The phrase "scheduled as contractually due" has been interpreted by the Bankruptcy Court for the Northern District of Georgia as meaning "those payments that the debtor will be required to make on certain dates in the future under the contract."  Id. at *5 (citing In re Walker, 2006 WL 1314125 *3 (Bankr. N.D. Ga. 2006)).  "And as a result, 'nothing the debtor does or does not do changes the fact that scheduled payments remain contractually due.'"  Id. at *4; see also In re Haar, 360 B.R. 759, 764-765 (Bankr. N.D. Ohio 2007); In re Randile, 358 B.R.360 at 365, (Bankr. N.D. Ill 2006), aff'd, Randle v. Neary (In re Randile, 2007 WL 2668727 (N.D. Ill. 2007); In re Walker, supra.  "[T]hose amounts remain contractually due, regardless of whether said payments will actually be made, whether the debtor will reaffirm the debt, or whether the debtor will surrender the property to the secured party." Rudler, supra at*5 (citing Randile, supra at 362-363 (emphasis in original)).

The U.S. Trustee argued that the use of the term "following" in §707(b)(2)(A)(iii) implied a "forward-looking" view of the debtor's financial situation, and thus the means test deductions.  In other words, the focus should be on whether the contractual payments will actually be made. This argument emanates from the underlying purpose of the means test: that it was designed to ensure "that those who can afford to repay some portion of their unsecured debts be required to do so." Id. at *4. The U.S. Trustee contended that "allowing a debtor to deduct the expense of secured debt for property the debtor intends to surrender would frustrate that purpose." Id. at *5.

The BAP disagreed, however, and found that "[i]f Congress had intended a forward-looking approach [to the Means Test], it could easily have said that the only deductible payments are those that the debtor intends to reaffirm...[and i]t is neither our function nor within our authority to infer such intent." Rudler, supra *5 (citing In re Hartwick, 359 B.R. 16, 19 (Bankr.
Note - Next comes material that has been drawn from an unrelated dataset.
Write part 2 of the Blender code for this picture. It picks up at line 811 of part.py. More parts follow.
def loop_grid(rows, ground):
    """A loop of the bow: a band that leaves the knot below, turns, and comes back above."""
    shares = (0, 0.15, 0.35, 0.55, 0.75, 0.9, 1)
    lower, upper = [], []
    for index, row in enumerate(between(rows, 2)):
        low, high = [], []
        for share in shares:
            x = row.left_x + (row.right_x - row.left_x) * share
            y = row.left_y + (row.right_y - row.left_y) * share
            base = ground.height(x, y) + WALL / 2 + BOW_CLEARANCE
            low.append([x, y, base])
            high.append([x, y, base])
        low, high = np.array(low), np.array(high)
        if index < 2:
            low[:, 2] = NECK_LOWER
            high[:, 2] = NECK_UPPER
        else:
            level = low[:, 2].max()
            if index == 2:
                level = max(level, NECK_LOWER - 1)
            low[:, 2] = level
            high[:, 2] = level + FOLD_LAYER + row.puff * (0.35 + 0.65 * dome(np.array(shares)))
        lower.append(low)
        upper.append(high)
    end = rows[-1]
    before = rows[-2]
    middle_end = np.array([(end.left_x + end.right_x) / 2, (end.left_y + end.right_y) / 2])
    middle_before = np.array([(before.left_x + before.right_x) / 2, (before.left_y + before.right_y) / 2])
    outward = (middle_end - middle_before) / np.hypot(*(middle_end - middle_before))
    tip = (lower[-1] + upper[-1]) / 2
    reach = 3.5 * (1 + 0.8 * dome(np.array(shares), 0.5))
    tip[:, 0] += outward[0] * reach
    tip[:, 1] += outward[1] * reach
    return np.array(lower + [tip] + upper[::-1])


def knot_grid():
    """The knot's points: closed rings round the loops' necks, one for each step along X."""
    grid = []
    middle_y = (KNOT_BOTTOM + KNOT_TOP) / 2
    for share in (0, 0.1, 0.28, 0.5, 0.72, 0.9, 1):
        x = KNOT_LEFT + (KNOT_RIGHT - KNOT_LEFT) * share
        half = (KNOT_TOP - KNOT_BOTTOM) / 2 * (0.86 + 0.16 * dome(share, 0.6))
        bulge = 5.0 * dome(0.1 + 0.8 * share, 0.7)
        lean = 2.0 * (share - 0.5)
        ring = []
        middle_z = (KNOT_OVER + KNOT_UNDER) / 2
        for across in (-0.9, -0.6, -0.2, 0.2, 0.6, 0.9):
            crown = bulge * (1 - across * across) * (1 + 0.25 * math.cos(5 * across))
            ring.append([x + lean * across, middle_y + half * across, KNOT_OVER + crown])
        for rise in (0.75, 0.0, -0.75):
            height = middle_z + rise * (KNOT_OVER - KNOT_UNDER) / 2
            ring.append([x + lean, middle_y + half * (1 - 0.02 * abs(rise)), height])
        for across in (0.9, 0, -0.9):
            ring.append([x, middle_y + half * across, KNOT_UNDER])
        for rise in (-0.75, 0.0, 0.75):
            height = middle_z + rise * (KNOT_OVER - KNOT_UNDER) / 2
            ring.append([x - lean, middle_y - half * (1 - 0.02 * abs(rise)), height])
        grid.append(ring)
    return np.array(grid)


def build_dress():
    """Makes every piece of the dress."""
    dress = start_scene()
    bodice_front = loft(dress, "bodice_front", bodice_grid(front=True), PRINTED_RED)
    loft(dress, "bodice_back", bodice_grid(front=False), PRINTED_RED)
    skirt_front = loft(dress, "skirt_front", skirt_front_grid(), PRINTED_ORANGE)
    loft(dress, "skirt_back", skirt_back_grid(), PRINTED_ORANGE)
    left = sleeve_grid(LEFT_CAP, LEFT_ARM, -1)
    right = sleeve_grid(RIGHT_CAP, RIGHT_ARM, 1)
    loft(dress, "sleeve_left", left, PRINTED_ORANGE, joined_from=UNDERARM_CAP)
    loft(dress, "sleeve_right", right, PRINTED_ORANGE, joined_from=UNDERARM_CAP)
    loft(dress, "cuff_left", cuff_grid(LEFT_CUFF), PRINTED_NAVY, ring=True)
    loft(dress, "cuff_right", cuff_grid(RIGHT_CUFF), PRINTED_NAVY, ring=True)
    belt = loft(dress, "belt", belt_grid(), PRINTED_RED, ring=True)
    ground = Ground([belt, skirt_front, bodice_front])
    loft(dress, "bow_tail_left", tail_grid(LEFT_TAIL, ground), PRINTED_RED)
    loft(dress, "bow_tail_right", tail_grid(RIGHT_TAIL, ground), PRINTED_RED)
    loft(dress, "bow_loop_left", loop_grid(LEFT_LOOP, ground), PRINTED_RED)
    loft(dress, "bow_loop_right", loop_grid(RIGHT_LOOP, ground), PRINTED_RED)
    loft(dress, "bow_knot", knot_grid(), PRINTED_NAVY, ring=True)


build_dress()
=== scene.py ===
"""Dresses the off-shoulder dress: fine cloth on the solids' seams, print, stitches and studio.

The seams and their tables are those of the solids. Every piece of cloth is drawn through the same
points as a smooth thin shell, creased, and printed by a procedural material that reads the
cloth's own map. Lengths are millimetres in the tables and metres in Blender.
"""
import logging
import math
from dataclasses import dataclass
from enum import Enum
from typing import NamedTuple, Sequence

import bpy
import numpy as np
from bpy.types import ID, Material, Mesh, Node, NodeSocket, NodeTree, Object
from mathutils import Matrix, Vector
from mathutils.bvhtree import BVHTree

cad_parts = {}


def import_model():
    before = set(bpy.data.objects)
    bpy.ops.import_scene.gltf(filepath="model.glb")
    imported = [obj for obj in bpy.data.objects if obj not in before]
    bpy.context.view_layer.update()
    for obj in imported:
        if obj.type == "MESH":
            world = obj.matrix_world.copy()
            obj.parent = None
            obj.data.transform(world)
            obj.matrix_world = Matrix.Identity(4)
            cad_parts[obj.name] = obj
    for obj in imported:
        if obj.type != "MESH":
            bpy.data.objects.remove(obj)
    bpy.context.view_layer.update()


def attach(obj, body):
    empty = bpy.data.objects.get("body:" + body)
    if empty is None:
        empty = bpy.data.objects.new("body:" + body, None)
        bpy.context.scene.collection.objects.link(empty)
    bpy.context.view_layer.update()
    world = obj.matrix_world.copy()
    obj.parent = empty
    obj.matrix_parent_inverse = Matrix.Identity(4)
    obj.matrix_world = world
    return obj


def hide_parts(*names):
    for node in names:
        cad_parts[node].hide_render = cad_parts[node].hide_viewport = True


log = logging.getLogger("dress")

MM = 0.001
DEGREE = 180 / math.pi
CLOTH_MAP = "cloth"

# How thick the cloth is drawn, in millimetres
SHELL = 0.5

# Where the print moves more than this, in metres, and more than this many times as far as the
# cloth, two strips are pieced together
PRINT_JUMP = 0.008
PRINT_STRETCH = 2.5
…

D. N.H. 2007); In re Walker, supra at *4).  The BAP pointed out that the statute was unambiguous, and examining congressional intent is only permitted in cases where the plain language of the statute produces a result that is "demonstrably at odds with the intention of its drafters."  Id. at *6.  Since this statute is unambiguous, "examining congressional intent is unnecessary, and in fact impermissible."  Id.

It is important to note that debtors who intend to surrender property may not merely rest on Form 22A.  Section 707(b)(3) still permits the dismissal of the case if the court finds that the case was filed in bad faith (see §707(b)(3)(A)) or if "the totality of circumstances…of the debtor's financial situation demonstrates abuse."  Debtors should be prepared to address any question where the totality of the circumstances warrants a dismissal of the case.  However, the Rudler ruling assures debtors who intend to - and indeed need to - surrender their real estate or other secured property in chapter 7 that they need not be concerned that by doing so, they raise the possibility that a presumption of abuse under §707(b)(2) may impede their ability to obtain relief under the Code.